Proposta pelo sr. Presidente da República
Marcelo Rebelo de Sousa - (a esfregar-se risonhamente servil pelos
representantes do governo cabo-verdiano, cujas ilhas, aquando da descoberta portuguesa,
eram desertas, embora fossem colonizadas ao longo dos séculos) - indemnização
extensiva às várias ex-colónias da escravatura - assisti hoje a um debate na
RTP sobre o assunto em foco, que mais uma vez me mostrou as vozes mais sérias
ou mais esganiçadas – estas da emoção raivosa contra os portugueses
escravizadores, aquelas mais equilibradas com pretensões de estudos feitos
sobre o tema - que nos coloca a todos em débito, embora o Sr. Presidente não puxasse
da carteira, em natural atitude exemplificadora da sua disponibilidade para o
primeiro passo indemnizatório.
Mas o escritor Francisco Pereira encara o assunto não como responsável
vitimizador, mas como vítima igualmente de um processo histórico - que, digam o
que disserem, enalteceu o povo que o iniciou - mostrando-se hoje desenraizado
de um espaço a que pertenceu, sem responsabilidade pessoal, e de que foi
retirado provavelmente sem indemnização, mas consciente de que deixava um país –
neste caso Moçambique – a que se entregara trabalhando para o seu
desenvolvimento, como tantos outros fizeram, e onde deixara tudo o que amara.
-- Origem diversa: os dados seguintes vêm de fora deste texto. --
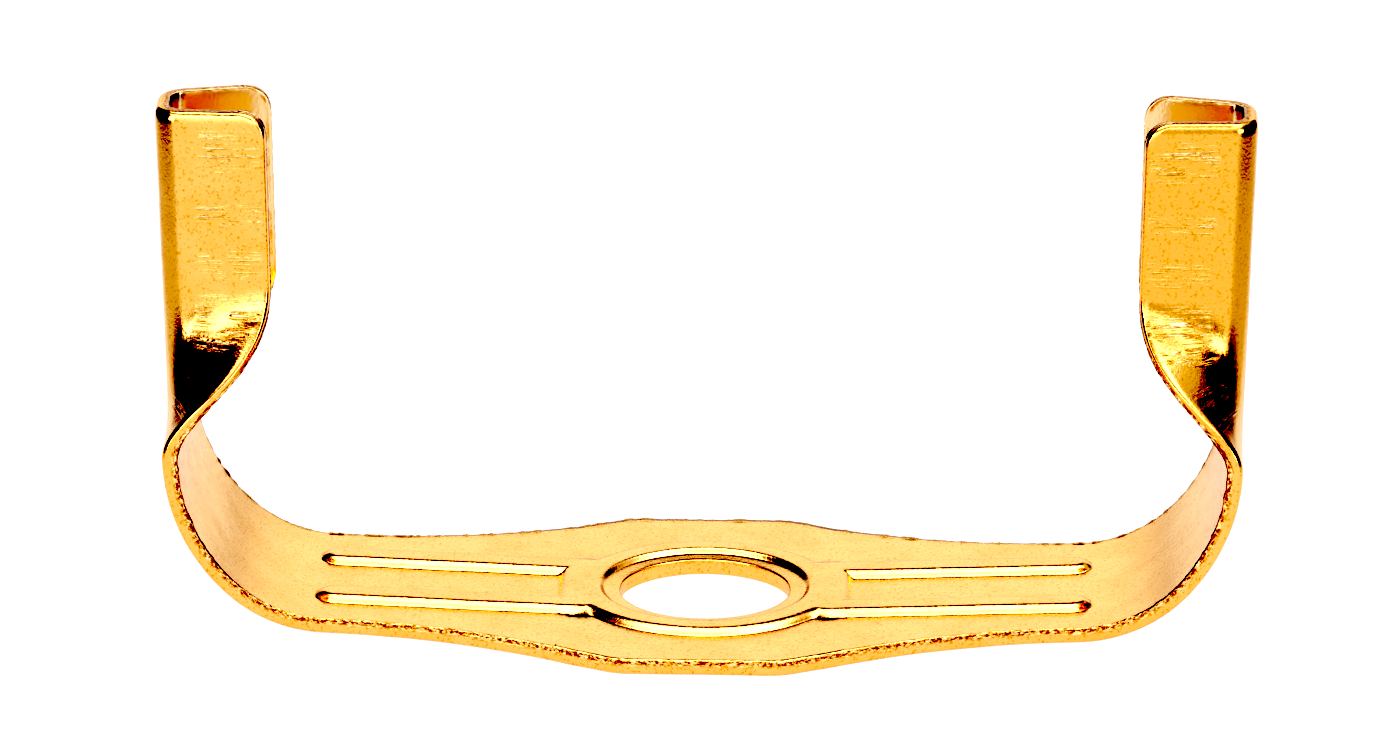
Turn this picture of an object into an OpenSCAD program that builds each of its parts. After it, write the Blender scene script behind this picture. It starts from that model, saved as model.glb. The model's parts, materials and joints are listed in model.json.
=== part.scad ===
// Lamp harp saddle: one strip of sheet metal that is pressed, bent up at both ends and folded
// at each end into a channel. A threaded lamp nipple passes through the seat's hole, and the
// two ends of a lamp harp slip over the channels.
// The origin is on the hole's axis, level with the underside. X runs from leg to leg, Z is up.

/* [Sheet] */
// Thickness of the sheet
sheet_t = 0.95; // [0.8:0.05:1.1]
// Width of the arms
arm_w = 15.4; // [15:0.1:16]
// Width of the seat around the hole
seat_w = 25.4; // [24:0.1:27]
// Length of the seat's straight front and rear edges
seat_l = 10; // [8:0.5:12]
// Angle at which the seat's edges turn in towards the arms
shoulder_angle = 27; // [24:1:30]
// Radius of the hollow curve from the seat's edge into the arm
shoulder_r = 32; // [24:1:34]

/* [Hole] */
// Radius of the hole for the lamp nipple
hole_r = 5.2; // [5:0.05:5.4]
// Outer radius of the slope that leads down to the hole
slope_r = 6.5; // [6.3:0.1:6.8]
// Height that the hole's lip drops below the raised disc
lip_drop = 0.35; // [0.2:0.05:0.4]

/* [Pressing] */
// Height of the pressed-up disc and ribs
press_h = 0.38; // [0.36:0.02:0.6]
// Radius of the disc at its foot
disc_r = 8.3; // [8:0.1:8.6]
// Distance between the centre lines of an arm's two ribs
rib_pitch = 6.8; // [6.4:0.1:7.2]
// Width of a rib at its foot
rib_w = 2.6; // [2.4:0.1:3]
// Distance from the hole's axis to a rib's outer end
rib_reach = 23.8; // [22:0.1:25]
// Distance from the hole's axis to the end of the web between the ribs
web_reach = 9; // [8.8:0.1:9.4]
// Width of the slope that runs round everything pressed up
slope_w = 0.6; // [0.4:0.1:0.8]

/* [Bends] */
// Angle at which each arm rises from the seat
arm_rise = 2.1; // [1:0.1:3]
// Length of an arm's straight part
arm_l = 14.8; // [14:0.1:16]
// Radius of the lower half of each bend
lower_bend_r = 8.8; // [8:0.1:10]
// Radius of the upper half of each bend
upper_bend_r = 11.7; // [10:0.1:13]
// Angle at which each leg leans outward
leg_splay = 1.9; // [0:0.1:3]

/* [Legs] */
// Length of a leg above the bend
leg_l = 20.5; // [18:0.5:24]
// Length of the leg over which the strip folds into a channel
fold_l = 9.6; // [8:0.2:11]
// Width of the leg's strip at its top, measured flat
leg_w = 15.9; // [15.4:0.1:16.2]
// Outer radius of the channel's two folds
fold_r = 1.9; // [1.7:0.1:2.2]
// Width of the flat strip between the two folds
web_w = 1.5; // [1:0.1:2]
// Angle that each flange still lacks of a right angle
toe_out = 8; // [4:1:12]
// Radius of each flange's top corner
corner_r = 1.5; // [1:0.1:2]

/* [Hidden] */
$fn = 96;

seat_flat = 7;                          // half length of the level part of the seat
rise_r = 30;                            // radius of the soft bend from seat to arm
rise_x = seat_flat + rise_r * tan(arm_rise / 2);
disc_top_r = disc_r - slope_w;
press_wall = 0.45;                      // how far the hollow below stays inside what is pressed up
bite = 0.2;                             // how far joined shapes run into each other
fold_mid_r = fold_r - sheet_t / 2;
fold_angle = 90 - toe_out;
fold_arc = arc_length(fold_mid_r, fold_angle);
half_turn = (90 - leg_splay - arm_rise) / 2;

// The middle of the sheet, from the hole's axis to the top of a leg: [length, bend radius] of
// each stretch, where 0 means straight.
stretches = [
    [seat_flat, 0],
    [arc_length(rise_r, arm_rise), rise_r],
    [arm_l, 0],
    [arc_length(lower_bend_r, half_turn), lower_bend_r],
    [arc_length(upper_bend_r, half_turn), upper_bend_r],
    [leg_l, 0]
];
leg_start = run_to(5);
leg_end = run_to(6);

function arc_length(r, angle) = r * angle * PI / 180;
function run_to(i) = i == 0 ? 0 : stretches[i - 1][0] + run_to(i - 1);

// Goes a distance along one stretch from p, where p is [x, z, direction].
function ahead(p, distance, r) =
    let (turned = p[2] + (r == 0 ? 0 : distance / r * 180 / PI))
    r == 0
        ? [p[0] + distance * cos(p[2]), p[1] + distance * sin(p[2]), p[2]]
        : [p[0] + r * (sin(turned) - sin(p[2])), p[1] - r * (cos(turned) - cos(p[2])), turned];

// The place at a distance along the sheet's middle.
function place(distance, p = [0, sheet_t / 2, 0], i = 0) =
    distance <= stretches[i][0] || i == len(stretches) - 1
        ? ahead(p, distance, stretches[i][1])
        : place(distance - stretches[i][0], ahead(p, stretches[i][0], stretches[i][1]), i + 1);

// The point on the sheet's side at a distance along it, shifted across its thickness.
function beside(distance, shift) =
    let (p = place(distance))
    [p[0] - shift * sin(p[2]), p[1] + shift * cos(p[2])];

function flip(points) = [for (p = points) [-p[0], p[1]]];
function backwards(points) = [for (i = [len(points) - 1:-1:0]) points[i]];

// The side view of the seat, the arms and the bends.
module side_view() {
    bend_steps = 14;
    marks = concat(
        [0, seat_flat, run_to(2), run_to(3)],
        [for (k = [1:bend_steps]) run_to(3) + k / bend_steps * stretches[3][0]],
        [for (k = [1:bend_steps]) run_to(4) + k / bend_steps * stretches[4][0]]
    );
    below = [for (m = marks) beside(m, -sheet_t / 2)];
    above = [for (m = marks) beside(m, sheet_t / 2)];
    polygon(concat(below, backwards(above), flip(above), backwards(flip(below))));
}

// The plan of the strip: straight seat edges, sloping shoulders, then hollow curves into the arms.
module plan() {
    curve_y = arm_w / 2 + shoulder_r;
    meet_y = curve_y - shoulder_r * cos(shoulder_angle);
    meet_x = seat_l / 2 + (seat_w / 2 - meet_y) / tan(shoulder_angle);
    curve_x = meet_x + shoulder_r * sin(shoulder_angle);
    quarter = concat(
        [[seat_l / 2, seat_w / 2]],
        [for (k = [0:12]) let (a = shoulder_angle * (1 - k / 12))
            [curve_x - shoulder_r * sin(a), curve_y - shoulder_r * cos(a)]],
        [[60, arm_w / 2]]
    );
    half = concat(quarter, backwards([for (p = quarter) [p[0], -p[1]]]));
    polygon(concat(half, backwards(flip(half))));
}

module strip() {
    intersection() {
        rotate([90, 0, 0]) linear_extrude(2 * seat_w, center = true) side_view();
        linear_extrude(60, center = true) plan();
    }
}

// A bar of the pressing with sloping sides, from x = 0 to x = l, and up from z = -bite.
module bar(l, w, h) {
    foot = w / 2 + bite * slope_w / press_h;
    rotate([90, 0, 90]) linear_extrude(l)
        polygon([[-foot, -bite], [foot, -bite], [w / 2 - slope_w, h], [-w / 2 + slope_w, h]]);
}

// A round boss with sloping sides, up from z = -bite.
module boss(r, h) {
    translate([0, 0, -bite])
        cylinder(h = h + bite, r1 = r + bite * slope_w / press_h, r2 = r - slope_w);
}

// The disc, the web and the four ribs. inset makes them smaller all round, for the hollow below.
module pressing(inset) {
    rib = rib_w - 2 * inset;
    boss(disc_r - inset, press_h);
    for (side = [0, 180]) rotate([0, 0, side]) {
        bar(web_reach - inset, rib_pitch + rib, press_h);
        for (y = [-rib_pitch / 2, rib_pitch / 2])
            translate([rise_x, y, 0]) rotate([0, -arm_rise, 0]) {
                length = rib_reach - rise_x - rib_w / 2;
                translate([-bite, 0, 0]) bar(length + bite, rib, press_h);
                translate([length, 0, 0]) boss(rib / 2, press_h);
            }
    }
}

// The ring that turns down towards the hole, as a solid disc.
module lip() {
    rotate_extrude()
        polygon([[0, press_h - lip_drop], [hole_r, press_h - lip_drop], [slope_r, press_h],
                 [slope_r, press_h + bite], [0, press_h + bite]]);
}

module pressed_strip() {
    top = sheet_t + press_h;
    difference() {
        union() {
            difference() {
                union() {
                    strip();
                    translate([0, 0, sheet_t]) pressing(0);
                }
                pressing(press_wall);
            }
            lip();
        }
        translate([0, 0, -1]) cylinder(h = top + 2, r = hole_r);
        translate([0, 0, top - lip_drop])
            cylinder(h = lip_drop + bite, r1 = hole_r,
                     r2 = slope_r + bite * (slope_r - hole_r) / lip_drop);
    }
}

// How far the strip is folded at a distance up the leg, from 0 when flat to 1.
function folded(up) =
    let (u = min(up / fold_l, 1))
    u * u * (3 - 2 * u);

// Half the width of the leg's strip at a distance up the leg, with its top corners rounded off.
function leg_half(up) =
    let (rounded = max(0, corner_r - (leg_l - up)))
    arm_w / 2 + (leg_w - arm_w) / 2 * up / leg_l - corner_r + sqrt(corner_r ^ 2 - rounded ^ 2);

// A point of the leg: u is the distance across the strip, measured flat, and up the distance
// up the leg. The flat web turns through the folds into the flanges.
function leg_point(up, u, shift) =
    let (
        angle = fold_angle * folded(up),
        in_fold = min(max(abs(u) - web_w / 2, 0), fold_arc),
        past = max(abs(u) - web_w / 2 - fold_arc, 0),
        turn = angle * in_fold / fold_arc,
        r = angle > 0.01 ? fold_arc / (angle * PI / 180) : 0,
        across = min(abs(u), web_w / 2) + (r > 0 ? r * sin(turn) : in_fold) + past * cos(angle)
            - shift * sin(turn),
        inward = (r > 0 ? r * (1 - cos(turn)) : 0) + past * sin(angle) + shift * cos(turn),
        p = place(leg_start + up)
    )
    [p[0] - inward * sin(p[2]), sign(u) * across, p[1] + inward * cos(p[2])];

// One leg, as a skin over rings of points round the strip's section.
module leg() {
    fold_steps = 6;
    levels = concat(
        [for (k = [0:18]) fold_l * k / 18],
        [for (k = [0:6]) leg_l - corner_r * (1 - sin(15 * k))]
    );
    stops = concat([for (k = [0:fold_steps]) web_w / 2 + fold_arc * k / fold_steps]);
    n = 2 * len(stops) + 2;
    function half_stops(up) = concat(stops, [leg_half(up)]);
    function ring(up) =
        let (h = half_stops(up), across = concat([for (u = backwards(h)) -u], h))
        concat([for (u = across) leg_point(up, u, -sheet_t / 2)],
               [for (u = backwards(across)) leg_point(up, u, sheet_t / 2)]);
    last = (len(levels) - 1) * 2 * n;
    polyhedron(
        points = [for (up = levels) each ring(up)],
        faces = concat(
            [for (i = [0:len(levels) - 2]) for (j = [0:2 * n - 1])
                let (a = i * 2 * n + j, b = i * 2 * n + (j + 1) % (2 * n))
                each [[a, a + 2 * n, b], [b, a + 2 * n, b + 2 * n]]],
            [for (j = [0:n - 2]) each [[j, j + 1, 2 * n - 2 - j], [j, 2 * n - 2 - j, 2 * n - 1 - j]]],
            [for (j = [0:n - 2]) each [[last + j, last + 2 * n - 2 - j, last + j + 1],
                                       [last + j, last + 2 * n - 1 - j, last + 2 * n - 2 - j]]]
        ),
        convexity = 8
    );
}

module saddle() {
    color("goldenrod") union() {
        pressed_strip();
        leg();
        mirror([1, 0, 0]) leg();
    }
}

saddle();
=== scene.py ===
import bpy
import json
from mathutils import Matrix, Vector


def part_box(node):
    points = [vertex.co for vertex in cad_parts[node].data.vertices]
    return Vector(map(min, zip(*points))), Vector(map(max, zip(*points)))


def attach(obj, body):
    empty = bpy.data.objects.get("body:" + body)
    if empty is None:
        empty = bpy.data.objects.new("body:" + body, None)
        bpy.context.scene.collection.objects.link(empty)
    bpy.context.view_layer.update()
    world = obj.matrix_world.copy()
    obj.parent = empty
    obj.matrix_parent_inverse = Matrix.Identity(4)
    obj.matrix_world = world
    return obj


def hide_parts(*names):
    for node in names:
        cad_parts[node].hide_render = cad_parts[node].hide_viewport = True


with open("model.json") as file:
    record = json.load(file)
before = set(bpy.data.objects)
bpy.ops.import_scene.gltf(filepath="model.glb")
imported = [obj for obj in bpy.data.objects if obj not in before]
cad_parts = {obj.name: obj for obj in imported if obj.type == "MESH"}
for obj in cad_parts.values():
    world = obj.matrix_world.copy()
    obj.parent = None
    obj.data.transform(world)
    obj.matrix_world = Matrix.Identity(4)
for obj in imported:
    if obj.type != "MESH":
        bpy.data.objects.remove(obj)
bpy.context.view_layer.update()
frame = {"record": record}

import json

import bmesh
import bpy
import numpy as np
from mathutils import Matrix, Vector

mm = 0.001
low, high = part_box("saddle")
nippleHole = next(m for m in frame["record"]["mounts"] if m["name"] == "nipple_hole")

sheet = {
    "thickness": 0.95,
    "armWidth": 15.4,
    "seatWidth": (high.y - low.y) / mm,
    "seatLength": 10.0,          # straight front and rear edges of the seat
    "seatCorner": 0.35,          # softness of the corner where the shoulder starts
    "shoulderAngle": 27.0,
    "shoulderRadius": 32.0,
    "seatFlat": 7.0,             # half length of the level part
    "riseRadius": 30.0,
    "armRise": 2.1,
    "armLength": 14.8,
    "lowerBend": 8.8,
    "upperBend": 11.7,
    "legSplay": 1.9,
    "legLength": 20.5,
    "foldLength": 9.6,
    "legWidth": 15.9,            # at the top of the leg, measured flat
    "foldRadius": 1.9,           # outer radius of the channel's folds
    "webWidth": 1.5,
    "toeOut": 8.0,
    "cornerRadius": 1.5,
    "waviness": 0.012,
}
pressing = {
    "height": 0.38,
    "slope": 0.7,
    "discRadius": 8.3,
    "ribPitch": 6.8,
    "ribWidth": 2.6,
    "ribReach": 23.8,
    "webReach": 9.0,
    "inset": 0.3,                # the hollow below stays this far inside
    "holeRadius": nippleHole["dims"]["r_mm"],
    "slopeRadius": 6.5,          # where the sheet starts to drop towards the hole
    "lipDrop": 0.35,
    "stepShare": 0.3,            # part of the way to the hole that the short step takes
    "stepDrop": 0.68,            # part of the drop that it takes
}
cutEdge = {
    "rollover": 0.28,            # rounded lower corner that the die leaves
    "legRollover": 0.45,         # the same, measured across the flanges of the legs
    "burr": 0.10,                # height of the ragged upper corner
    "tear": 0.13,                # depth of the torn band below the burr
    "tearPlaces": (0.05, 0.14, 0.23, 0.32),     # below the upper face
    "tearShares": (0.4, 1, 1, 0.4),
    "smoothFrom": 0.42,          # the smooth band starts here
    "lowerTurns": (0, 22, 45, 68),          # angles round the lower corner
    "tornRows": (0.7, 1, 1, 0.9, 0.4, 0.1, 0, 0, 0, 0, 0, 0),      # how torn each row looks
    "knotSpacing": 0.21,
    "upperInset": 0.06,          # of the ragged corner from the strip's outline
    "topLength": 0.8,            # how far the legs' top ends are drawn over
    "topDepth": 0.32,            # how deep, on the outer face
    "topInnerDepth": 0.1,        # and on the inner one
    "topNarrowing": 0.08,
    "topBurr": 0.05,
    "seed": 11,
}
dents = [                        # along the strip, across it, depth inwards, half length, half width
    (sheet["legLength"] + 35.3, -5.3, 0.09, 0.4, 0.8),
    (46.0, -6.3, 0.035, 0.9, 0.5),
    (-47.5, -6.0, -0.03, 1.2, 0.5),
    (-52.0, -5.0, 0.03, 0.6, 0.9),
    (30.5, 2.5, 0.02, 0.8, 1.5),
    (-31.0, -1.5, 0.02, 1.0, 1.2),
]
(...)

Pobre Presidente! Pobres tontos, os que
o apoiam!
… e a Mim Quando é que Mo Devolvem?
A vida pelas Áfricas não era pera
doce. "É aqui que é a terra do futuro, meus filhos", ouviu-o dizer ao
seu pai várias vezes.
FRANCISCO PEREIRA - Escritor
OBSERVADOR, 06
mai. 2024, 00:062
Ainda
hoje, já lá vão umas décadas valentes, ainda sente aquele estranho cheiro
amargo e seco no céu-da-boca. Lembra-se que foi um cheiro de repulsa, de
negação, de desespero, por assim, de um dia para o outro, sentir que, afinal, a
sua terra, não era sua terra e, a terra que nunca houvera sido sua, era agora a
terra dele. Era o terceiro filho da segunda geração de moçambicanos. Da
Metrópole, de que tanto ouvia falar, só era sua realidade quando apanhava pela
frente a esposa de algum oficial militar comissionista que, aborrecida com o
papel de ser dona de casa em terras de gente primária, achando-se com jeito
para a coisa, lá acabava por ser uma setôra qualquer os meses necessários para
se dar conta que aquilo de dar aulas não era para quem queria mas sim para quem
podia. Teve inúmeras setôras paraquedistas e a todas elas tratou com respeito.
Agora é diferente: é ele que está na Metrópole; é ele que é o estranho.
Lembra-se muito bem quando o seu pai, já ele nascido em Moçambique, foi à
Metrópole desfazer-se de alguns prédios rústicos que pertenciam aos falecidos
avós e de aquele pequeno pecúlio ter servido para os seus pais darem a volta
por cima que a vida pelas Áfricas não era pêra doce. É aqui que é a terra do
futuro, meus filhos, ouviu-o dizer ao seu pai várias vezes. Mas aquele
futuro trouxe uma guerra maldita e, de repente, esse mesmo futuro levou os seus
dois irmãos, desaparecidos, até hoje, nas matas daquela estranha guerrilha.
Ninguém o viu chorar, mas as suas entranhas são o esconderijo de cascatas
daquela dor indomável que teima em manter-se oculta. Conheceu Alva, a preta
mais bonita de sempre!, foi amor à primeira vista, e nunca mais se separaram. A
alegria regressou: um par de gémeos, cada um de seu sexo. Oh, felicidade! Mas
há alturas que o destino brinca com as mesmas pessoas. Uma incursão
guerrilheira fora de horas – talvez por mero desfastio – numa noite, corta
cerce a felicidade daquela família, trazendo a desgraça, levando a vida do
rapazinho. Catatónico, só dá conta que não está na sua terra quando sente
aquele estranho cheiro amargo e seco no céu da boca. Já lá vão umas décadas
valentes… Depois de ouvir o que ouviu, ouve-se um matraquear constante na sua
cabeça: … e a mim, quando é que mo devolvem?